Apenas alcanzaron dos días para que Stepanakert, la capital de la autoproclamada república de Nagorno Karabaj, en medio de las montañas del Cáucaso, quedara desfigurada por los bombardeos azerbaiyanos y vaciada de gran parte de su población.
Este martes, tras una noche y mañana lluviosas y sin explosiones, Stepanakert parecía un pueblo fantasma. Los pocos habitantes que se quedaron, en su mayoría ancianos, se aventuraban con sumo cuidado fuera de los refugios para ver los daños ocasionados o para conseguir alimentos.
Hace 72 horas, y pese a la reanudación de las hostilidades armenio-azerbaiyanas, desde el 27 de septiembre, la vida era casi normal para las 55.000 personas que vivían en la vitrina de la República Armenia de “Artsaj”, proclamada en 1991, y estrechamente vinculada a la vecina Armenia en contra de Azerbaiyán.
A pesar de los combates en el frente, a unos 30 km de distancia, la población todavía se movía casi con normalidad por las coloridas calles de esta limpia ciudad, con un toque de encanto provinciano, conocida por el orgullo de sus habitantes, su aire puro, sus manzanas, su vodka local y el “jangyl”, un delicioso pan con hierbas.
Pero, el viernes comenzaron a caer cohetes y bombas. Una lluvia de proyectiles, a menudo muy difíciles de identificar. La ciudad ahora muestra las cicatrices, con algunos edificios derrumbados, tiendas y fachadas devastadas.
En dos lugares, por lo menos, cohetes aparentemente sin explotar, están semiclavados en el suelo.
Sobre la avenida de los Combatientes por la libertad, arteria principal de Stepanakert, gran parte de los escaparates han volado en añicos.

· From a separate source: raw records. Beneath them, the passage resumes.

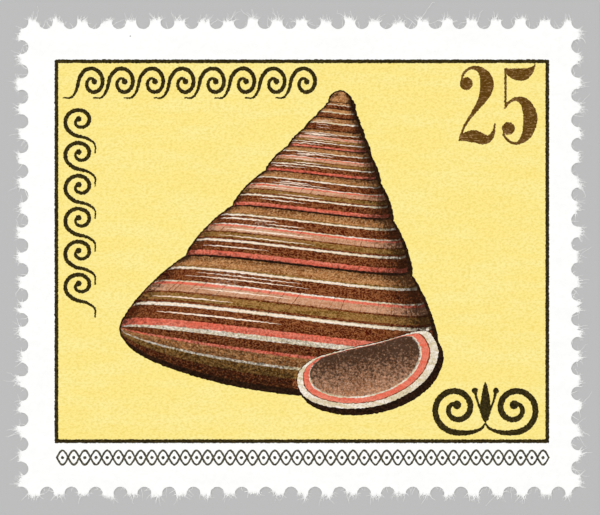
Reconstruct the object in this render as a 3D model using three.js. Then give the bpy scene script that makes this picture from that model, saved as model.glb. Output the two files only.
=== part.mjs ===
// A postage stamp: one small sheet of gummed paper, torn out of its pane along the perforations.
// It lies on its gummed back, printed side up. Millimetres, +Z up, +X along the long side and
// +Y towards the top of the print. The origin is at the middle of the back.
import * as THREE from "three";

const PAPER_THICKNESS = 0.1;
const PAPER_COLOUR = 0xfcfbf6;
const PAPER_ROUGHNESS = 0.85;

// Perforation. A gauge is the number of holes in 20 mm, and a hole stands at each corner.
const GAUGE_LENGTH = 20;
const ROW_PITCH = GAUGE_LENGTH / 14;
const COLUMN_PITCH = GAUGE_LENGTH / 13.73;
const ROW_STEPS = 23;
const COLUMN_STEPS = 19;
const COLUMN_SLIP = 0.18; // the right-hand column stands this much short of a full pitch
const BOTTOM_SLIP = 0.09; // the bottom row's inner holes stand this much to the right
const RIGHT_SLIP = 0.06; // the right-hand column's inner holes stand this much higher
const HOLE_RADIUS = 0.41;
const HOLE_SPREAD = 0.02; // how far a hole may stand off its place, along its row
const ARC_STEP = THREE.MathUtils.degToRad(24);

// The tear. Each bridge of paper between two holes breaks a little outside the line of their
// centres, and ends in tufts of torn fibre.
const TEAR_REACH = { bottom: 0.1, right: 0.1, top: 0.13, left: 0.17 };
const TEAR_SPREAD = 0.05;
const TUFTS = 3;
const TUFT_SHORTEST = 0.05;
const TUFT_LONGEST = 0.42;
const TUFT_LEAN = 0.03;
const VALLEY_SPREAD = 0.02;

const WIDTH = ROW_PITCH * ROW_STEPS - COLUMN_SLIP;
const HEIGHT = COLUMN_PITCH * COLUMN_STEPS;

// A repeatable run of numbers from 0 to 1 (mulberry32).
function seeded(seed) {
  let state = seed;
  return () => {
    state = (state + 0x6d2b79f5) | 0;
    let t = Math.imul(state ^ (state >>> 15), 1 | state);
    t = (t + Math.imul(t ^ (t >>> 7), 61 | t)) ^ t;
    return ((t ^ (t >>> 14)) >>> 0) / 4294967296;
  };
}
const random = seeded(1974);
const spread = (amount) => (2 * random() - 1) * amount;

// Hole positions along a row or a column, from its first corner to its last. The inner holes stand
// off their places by a slip, and each by a little more of its own.
function holesAlong(pitch, steps, length, slip) {
  const place = (i) => (i + 1) * pitch + slip + spread(HOLE_SPREAD);
  return [0, ...Array.from({ length: steps - 1 }, (_, i) => place(i)), length];
}

// How far out a point of the tear lies: even points are in the paper, odd ones are tips of tufts.
function tearDepth(base, index) {
  const isTip = index % 2 === 1;
  const tuft = THREE.MathUtils.lerp(TUFT_SHORTEST, TUFT_LONGEST, random() ** 2);
  return base + (isTip ? tuft : spread(VALLEY_SPREAD));
}

// One side of the sheet. Its own coordinates are u, along the side, and n, outwards.
class Side {
  constructor(corner, along, holes, reach) {
    this.corner = corner;
    this.along = along;
    this.outwards = new THREE.Vector2(along.y, -along.x);
    this.holes = holes;
    this.teeth = holes.slice(1).map((end, i) => this.tooth(holes[i], end, reach));
  }

  // The torn end of the tooth between two holes, from the rim of one to the rim of the next.
  tooth(start, end, reach) {
    const from = reach + spread(TEAR_SPREAD);
    const to = reach + spread(TEAR_SPREAD);
    const first = start + Math.sqrt(HOLE_RADIUS ** 2 - from ** 2);
    const last = end - Math.sqrt(HOLE_RADIUS ** 2 - to ** 2);
    const steps = 2 * TUFTS;
    const inner = Array.from({ length: steps - 1 }, (_, i) => {
      const t = (i + 1) / steps;
      const u = THREE.MathUtils.lerp(first, last, t) + spread(TUFT_LEAN);
      return [u, tearDepth(THREE.MathUtils.lerp(from, to, t), i + 1)];
    });
    return { from, to, points: [[first, from], ...inner, [last, to]] };
  }

  place([u, n]) {
    return this.corner.clone().addScaledVector(this.along, u).addScaledVector(this.outwards, n);
  }
}

// Four sides, counter-clockwise from the bottom left corner.
function sides() {
  const right = new THREE.Vector2(1, 0);
  const up = new THREE.Vector2(0, 1);
  const row = (slip) => holesAlong(ROW_PITCH, ROW_STEPS, WIDTH, slip);
  const rowFromRight = (slip) => row(slip).map((x) => WIDTH - x).reverse();
  const column = (slip) => holesAlong(COLUMN_PITCH, COLUMN_STEPS, HEIGHT, slip);
  return [
    new Side(new THREE.Vector2(0, 0), right, row(BOTTOM_SLIP), TEAR_REACH.bottom),
    new Side(new THREE.Vector2(WIDTH, 0), up, column(RIGHT_SLIP), TEAR_REACH.right),
    new Side(new THREE.Vector2(WIDTH, HEIGHT), right.clone().negate(), rowFromRight(0), TEAR_REACH.top),
    new Side(new THREE.Vector2(0, HEIGHT), up.clone().negate(), column(0), TEAR_REACH.left),
  ];
}

// The wall of the hole that ends a tooth, from that tooth to the next. At a corner the next tooth
// is on the next side, a quarter turn round.
function holeWall(side, centre, reachBefore, reachAfter, atCorner) {
  const start = Math.PI - Math.asin(reachBefore / HOLE_RADIUS);
  const end = (atCorner ? 1.5 : 2) * Math.PI + Math.asin(reachAfter / HOLE_RADIUS);
  const count = Math.ceil((end - start) / ARC_STEP);
  return Array.from({ length: count - 1 }, (_, i) => {
    const angle = start + ((i + 1) / count) * (end - start);
    return side.place([centre + HOLE_RADIUS * Math.cos(angle), HOLE_RADIUS * Math.sin(angle)]);
  });
}

// The whole outline of the sheet, as one closed run of points.
function outline() {
  const allSides = sides();
  return allSides.flatMap((side, s) =>
    side.teeth.flatMap((tooth, i) => {
      const atCorner = i === side.teeth.length - 1;
      const next = atCorner ? allSides[(s + 1) % allSides.length].teeth[0] : side.teeth[i + 1];
      const wall = holeWall(side, side.holes[i + 1], tooth.to, next.from, atCorner);
      return [...tooth.points.map((p) => side.place(p)), ...wall];
    }),
  );
}

function stampSheet() {
  const shape = new THREE.Shape(outline());
  const geometry = new THREE.ExtrudeGeometry(shape, { depth: PAPER_THICKNESS, bevelEnabled: false });
  geometry.computeBoundingBox();
  const middle = geometry.boundingBox.getCenter(new THREE.Vector3());
  geometry.translate(-middle.x, -middle.y, 0);
  const paper = new THREE.MeshStandardMaterial({
    color: PAPER_COLOUR,
    roughness: PAPER_ROUGHNESS,
    metalness: 0,
  });
  const mesh = new THREE.Mesh(geometry, paper);
  mesh.name = "stamp_sheet";
  return mesh;
}

const stamp = new THREE.Group();
stamp.add(stampSheet());

export default stamp;
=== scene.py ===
"""A perforated postage stamp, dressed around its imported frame.

One sheet of gummed paper lies printed side up on a pale floor. Its outline follows the frame's
perforation. The print is laid out in millimetres from the middle of the perforation and becomes
flat regions of the sheet's top face, so nothing printed stands proud of the paper.
"""

from __future__ import annotations

import logging
import math
from dataclasses import dataclass, replace
from enum import Enum
from typing import Callable, Sequence

import bpy
import numpy as np
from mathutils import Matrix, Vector, noise
from mathutils.geometry import delaunay_2d_cdt

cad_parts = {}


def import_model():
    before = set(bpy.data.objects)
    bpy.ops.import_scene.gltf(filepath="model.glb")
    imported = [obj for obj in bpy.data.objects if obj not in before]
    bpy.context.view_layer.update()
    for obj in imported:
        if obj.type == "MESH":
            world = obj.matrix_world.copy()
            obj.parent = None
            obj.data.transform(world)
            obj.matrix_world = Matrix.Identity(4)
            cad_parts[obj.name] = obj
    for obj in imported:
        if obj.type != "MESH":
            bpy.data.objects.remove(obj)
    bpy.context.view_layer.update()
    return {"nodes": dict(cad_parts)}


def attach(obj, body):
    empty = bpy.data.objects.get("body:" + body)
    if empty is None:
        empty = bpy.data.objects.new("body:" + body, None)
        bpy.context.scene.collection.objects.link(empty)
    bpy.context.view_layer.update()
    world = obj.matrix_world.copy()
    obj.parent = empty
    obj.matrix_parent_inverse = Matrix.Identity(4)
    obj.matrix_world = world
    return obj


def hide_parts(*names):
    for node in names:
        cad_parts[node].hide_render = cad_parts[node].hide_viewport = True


LOG = logging.getLogger("stamp")

MM = 0.001  # metres in a millimetre
SHEET_NODE = "stamp_sheet"
BODY = "root"
BAKE_MAP = "OFBake"
NOISE_SEED = 1

Point = tuple[float, float]
Colour = tuple[float, float, float]
Loop = np.ndarray  # rows of x and y in millimetres
Socket = bpy.types.NodeSocket
Fed = object  # what a node's input takes: a value, or another node's output


class Ink(Enum):
    """What each part of the printed face shows. The value is its material slot in the sheet."""

    PAPER = 0
    FIELD = 1
    LINE = 2
    NUMERAL = 3
    FINE = 4
    TAN = 5
    RED_BROWN = 6
    CREAM = 7
    OLIVE = 8
    CORAL = 9
    ROSE = 10
    BLACK = 11
    WHITE = 12


class Side(Enum):
    """Surfaces of the sheet that carry no print. The value is the material slot."""

    GUM = 13
    EDGE = 14


@dataclass(frozen=True)
class Patch:
    """One printed shape. A later patch prints over an earlier one.

    Attributes:
        ink: what it is printed in.
        loop: its outline.
    """

    ink: Ink
    loop: Loop


def smoothstep(low: float, high: float, value: np.ndarray) -> np.ndarray:
    """Returns 0 before low, 1 past high, and a smooth rise between them. high may be lower."""
    t = np.clip((value - low) / (high - low), 0.0, 1.0)
    return t * t * (3 - 2 * t)


def unit_vectors(turn: np.ndarray) -> np.ndarray:
    """Returns the unit vector at each of some angles."""
    return np.stack([np.cos(turn), np.sin(turn)], axis=1)


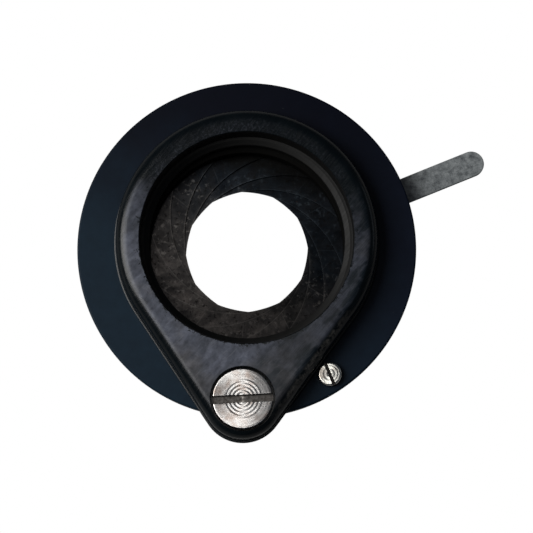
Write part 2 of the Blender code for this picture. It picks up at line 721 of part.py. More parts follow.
iris_housing()
rear_cover()
cover_grub_screws()
cam_ring()
cam_wave_spring()
iris_lever()
lever_screws()
iris_leaves()
filter_holder()
pivot_screw()
pivot_washers()
stop_screw()
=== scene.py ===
"""Looks of the iris diaphragm unit: fine meshes and worked-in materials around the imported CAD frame."""
import json
import math

import bmesh
import bpy
from mathutils import Matrix, Vector


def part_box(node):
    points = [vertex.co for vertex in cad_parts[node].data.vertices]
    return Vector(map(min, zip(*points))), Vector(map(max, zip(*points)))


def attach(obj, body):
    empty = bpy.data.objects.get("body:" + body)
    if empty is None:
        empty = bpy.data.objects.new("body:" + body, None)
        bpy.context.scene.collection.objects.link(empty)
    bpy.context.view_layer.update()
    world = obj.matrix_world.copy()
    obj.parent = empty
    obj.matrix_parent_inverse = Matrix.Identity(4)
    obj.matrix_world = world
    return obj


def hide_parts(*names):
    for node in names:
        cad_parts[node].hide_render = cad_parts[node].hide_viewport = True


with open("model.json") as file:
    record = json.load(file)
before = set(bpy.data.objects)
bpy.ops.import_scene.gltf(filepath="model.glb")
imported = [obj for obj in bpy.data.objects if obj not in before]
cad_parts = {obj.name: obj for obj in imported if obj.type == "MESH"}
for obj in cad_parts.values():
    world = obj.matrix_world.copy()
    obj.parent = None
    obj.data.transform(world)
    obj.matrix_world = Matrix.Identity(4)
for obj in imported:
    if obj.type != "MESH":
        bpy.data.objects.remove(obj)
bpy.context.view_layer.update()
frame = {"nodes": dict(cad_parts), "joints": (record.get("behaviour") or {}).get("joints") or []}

MM = 0.001

# ---------------------------------------------------------------- places, read from the frame


def middle(node):
    low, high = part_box(node)
    return (low + high) / 2


IRIS = middle("iris_housing")
PIVOT = middle("pivot_screw")
STOP = middle("stop_screw")
DISC_FRONT_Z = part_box("iris_housing")[1].z
DISC_RADIUS = (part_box("iris_housing")[1].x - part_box("iris_housing")[0].x) / 2
HOLDER_BOTTOM_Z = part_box("filter_holder")[0].z
HOLDER_TOP_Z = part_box("filter_holder")[1].z
CUP_RIM_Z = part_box("iris_housing")[0].z
JOINTS = {joint["name"]: joint for joint in frame["joints"]}

# Dimensions that the boxes don't give, as the CAD has them
CUP_FLOOR_Z = DISC_FRONT_Z - 2.1 * MM
CUP_RADIUS = 24.9 * MM
CUP_BORE_RADIUS = 23.1 * MM
GRUB_HOLE_RADIUS = 0.55 * MM
DRILL_LENGTH = 4.0 * MM
LIGHT_BORE_RADIUS = 14.85 * MM
LEVER_AZIMUTH = math.radians(23.6)
LEVER_REACH = 38.2 * MM
LEVER_WIDTH = 4.0 * MM
LEVER_HOLE_RADIUS = 0.6 * MM
LEVER_HOLE_PLACE = (20.9 * MM, 3.0 * MM)
HOLDER_RING_RADIUS = 20.3 * MM
HOLDER_TAIL_RADIUS = 6.3 * MM
HOLDER_REACH = 24.45 * MM
HOLDER_FOOT_STEP = 0.4 * MM
HOLDER_FOOT_HEIGHT = 0.45 * MM
HOLDER_SHOULDER = 1.9 * MM
RECESS_RADIUS = 16.2 * MM
RECESS_DEPTH = 3.5 * MM
SEAT_INNER_RADIUS = 15.75 * MM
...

Un edificio cúbico y frío, típico de la era comunista, pero sobre todo vecino al ministerio de Defensa local, quedó particularmente afectado, como lo demuestran las ventanas rotas y los vehículos destripados en el párking.
– “¡500 kg!” –
En una colina del barrio Sasuntsi Davit, la carretera asfaltada y una casa de dos pisos quedaron pulverizadas, dejando un cráter de diez metros de ancho y fragmentos de asfalto del tamaño de una sandía esparcidos por el resto de la ruta.
Sus ocupantes, un cincuentón y su padre anciano, se salvaron de milagro: “estábamos tomando el té, y apenas tuvimos tiempo de bajar al sótano”, comenta asombrado el hijo, Vazguer Badassian, quien no es capaz de identificar el ingenio –de “al menos 500 kg”– que provocó el desastre.
Más abajo, se encuentra el “Artsvaberd”, famosa tienda local de muebles y sofás, que fue saqueada.
Por supuesto, todos los cristales de los alrededores se han roto. Los restos en el suelo se hacen añicos bajo los pies, las cortinas se agitan con el viento en las ventanas destrozadas.
Un anciano camina con cautela entre los escombros, entre los que hay algunos fragmentos de acero afilado de metralla. “Todavía lloro al ver esta destrucción”, dice, casi entre lágrimas, Jamal Tadevossian, de 83 años.
“Aquí conocemos los bombardeos”, añade el anciano con orgullo, “hemos vivido en estas tierras armenias desde hace siglos, estos turcos musulmanes nunca nos harán partir”, afirma.
El apartamento de su cuñada se encontraba dos pisos arriba de la mueblería, pero “por suerte estaba en el refugio con nosotros, en el sótano de nuestro edificio”.
Final del respiro al comienzo de la tarde: las sirenas de alarma vuelven a sonar y todos regresan a guarecerse en sus refugios.